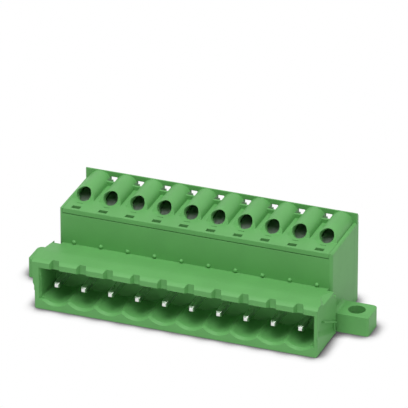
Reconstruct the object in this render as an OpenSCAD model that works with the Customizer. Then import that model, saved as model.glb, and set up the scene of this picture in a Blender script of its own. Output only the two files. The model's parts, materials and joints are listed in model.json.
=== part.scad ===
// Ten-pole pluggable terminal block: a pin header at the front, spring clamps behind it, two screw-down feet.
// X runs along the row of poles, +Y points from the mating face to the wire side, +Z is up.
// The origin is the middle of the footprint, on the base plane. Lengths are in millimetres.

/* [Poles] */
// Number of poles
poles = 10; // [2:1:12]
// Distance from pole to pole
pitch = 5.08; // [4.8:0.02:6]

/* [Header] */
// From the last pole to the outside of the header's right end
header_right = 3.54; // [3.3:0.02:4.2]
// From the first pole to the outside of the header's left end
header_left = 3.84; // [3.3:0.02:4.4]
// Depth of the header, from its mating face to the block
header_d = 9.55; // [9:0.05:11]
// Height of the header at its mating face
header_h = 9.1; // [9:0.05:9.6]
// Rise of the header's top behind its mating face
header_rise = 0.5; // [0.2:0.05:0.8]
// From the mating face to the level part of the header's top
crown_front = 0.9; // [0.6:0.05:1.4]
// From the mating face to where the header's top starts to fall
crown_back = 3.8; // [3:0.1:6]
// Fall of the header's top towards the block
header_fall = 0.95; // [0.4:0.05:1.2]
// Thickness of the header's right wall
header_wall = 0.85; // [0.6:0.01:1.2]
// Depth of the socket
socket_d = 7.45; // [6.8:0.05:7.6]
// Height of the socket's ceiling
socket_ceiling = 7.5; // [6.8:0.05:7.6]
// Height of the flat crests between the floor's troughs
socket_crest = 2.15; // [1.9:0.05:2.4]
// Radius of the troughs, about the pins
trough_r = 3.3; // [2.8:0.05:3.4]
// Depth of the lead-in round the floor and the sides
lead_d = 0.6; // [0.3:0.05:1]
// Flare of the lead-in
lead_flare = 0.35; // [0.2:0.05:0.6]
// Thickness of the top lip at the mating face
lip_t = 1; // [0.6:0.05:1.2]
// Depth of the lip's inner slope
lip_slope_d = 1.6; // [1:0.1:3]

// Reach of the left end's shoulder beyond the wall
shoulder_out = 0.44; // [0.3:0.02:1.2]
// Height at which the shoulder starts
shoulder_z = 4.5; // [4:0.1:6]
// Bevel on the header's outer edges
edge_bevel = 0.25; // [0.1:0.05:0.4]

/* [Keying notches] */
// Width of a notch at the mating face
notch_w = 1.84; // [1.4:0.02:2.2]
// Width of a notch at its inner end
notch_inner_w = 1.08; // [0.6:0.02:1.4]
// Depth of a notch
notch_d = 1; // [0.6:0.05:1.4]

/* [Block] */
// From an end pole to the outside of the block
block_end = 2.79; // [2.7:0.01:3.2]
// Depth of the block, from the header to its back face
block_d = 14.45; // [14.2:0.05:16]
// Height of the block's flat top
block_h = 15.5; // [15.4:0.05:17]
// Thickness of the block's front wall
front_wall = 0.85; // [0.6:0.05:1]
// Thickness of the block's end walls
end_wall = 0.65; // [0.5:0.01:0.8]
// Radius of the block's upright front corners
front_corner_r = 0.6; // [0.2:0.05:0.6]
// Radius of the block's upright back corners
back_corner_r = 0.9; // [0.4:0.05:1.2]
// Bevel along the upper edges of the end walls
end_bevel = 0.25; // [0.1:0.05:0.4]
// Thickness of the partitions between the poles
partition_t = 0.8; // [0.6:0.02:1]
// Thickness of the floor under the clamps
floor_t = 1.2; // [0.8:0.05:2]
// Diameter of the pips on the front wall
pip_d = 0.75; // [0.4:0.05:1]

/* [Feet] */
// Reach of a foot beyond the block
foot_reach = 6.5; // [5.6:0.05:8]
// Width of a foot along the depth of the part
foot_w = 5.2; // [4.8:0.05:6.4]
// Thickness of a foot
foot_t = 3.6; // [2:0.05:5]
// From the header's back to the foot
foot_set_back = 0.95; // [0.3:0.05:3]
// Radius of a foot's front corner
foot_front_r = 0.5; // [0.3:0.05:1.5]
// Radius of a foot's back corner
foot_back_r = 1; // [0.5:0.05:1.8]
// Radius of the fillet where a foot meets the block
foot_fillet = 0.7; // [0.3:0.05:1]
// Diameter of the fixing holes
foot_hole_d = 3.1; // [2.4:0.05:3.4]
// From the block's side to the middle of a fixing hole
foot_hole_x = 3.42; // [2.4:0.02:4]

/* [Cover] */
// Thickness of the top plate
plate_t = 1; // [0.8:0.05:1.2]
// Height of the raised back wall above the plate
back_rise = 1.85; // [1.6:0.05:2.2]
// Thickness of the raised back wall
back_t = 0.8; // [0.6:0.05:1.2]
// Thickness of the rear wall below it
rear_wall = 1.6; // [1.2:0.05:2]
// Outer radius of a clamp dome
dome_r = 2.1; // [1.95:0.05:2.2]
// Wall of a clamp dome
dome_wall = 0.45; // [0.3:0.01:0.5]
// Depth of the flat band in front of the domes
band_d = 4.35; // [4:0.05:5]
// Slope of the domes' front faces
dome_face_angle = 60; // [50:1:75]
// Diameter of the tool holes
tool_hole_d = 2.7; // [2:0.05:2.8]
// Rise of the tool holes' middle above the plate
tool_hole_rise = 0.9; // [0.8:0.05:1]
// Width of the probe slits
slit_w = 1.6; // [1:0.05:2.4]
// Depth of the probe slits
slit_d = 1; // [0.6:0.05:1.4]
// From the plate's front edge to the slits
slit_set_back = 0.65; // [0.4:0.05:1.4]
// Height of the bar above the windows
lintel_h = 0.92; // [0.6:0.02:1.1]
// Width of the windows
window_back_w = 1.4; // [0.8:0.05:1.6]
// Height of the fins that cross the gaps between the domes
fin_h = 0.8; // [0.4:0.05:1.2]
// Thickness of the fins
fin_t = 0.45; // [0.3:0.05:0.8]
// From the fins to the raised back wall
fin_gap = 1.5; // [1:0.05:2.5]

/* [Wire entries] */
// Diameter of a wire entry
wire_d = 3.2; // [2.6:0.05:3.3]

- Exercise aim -
Your answer should be exactly the lines of the data above, from the first through the line containing "pitch = 5.08; // [4.8:0.02:6]".

- Solution -
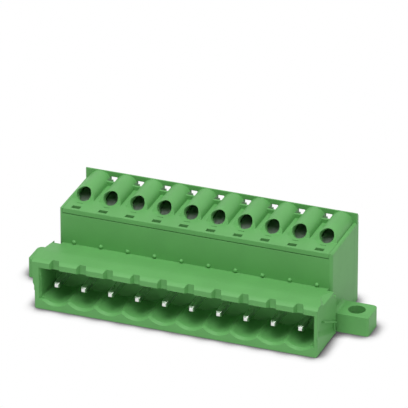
Reconstruct the object in this render as an OpenSCAD model that works with the Customizer. Then import that model, saved as model.glb, and set up the scene of this picture in a Blender script of its own. Output only the two files. The model's parts, materials and joints are listed in model.json.
=== part.scad ===
// Ten-pole pluggable terminal block: a pin header at the front, spring clamps behind it, two screw-down feet.
// X runs along the row of poles, +Y points from the mating face to the wire side, +Z is up.
// The origin is the middle of the footprint, on the base plane. Lengths are in millimetres.

/* [Poles] */
// Number of poles
poles = 10; // [2:1:12]
// Distance from pole to pole
pitch = 5.08; // [4.8:0.02:6]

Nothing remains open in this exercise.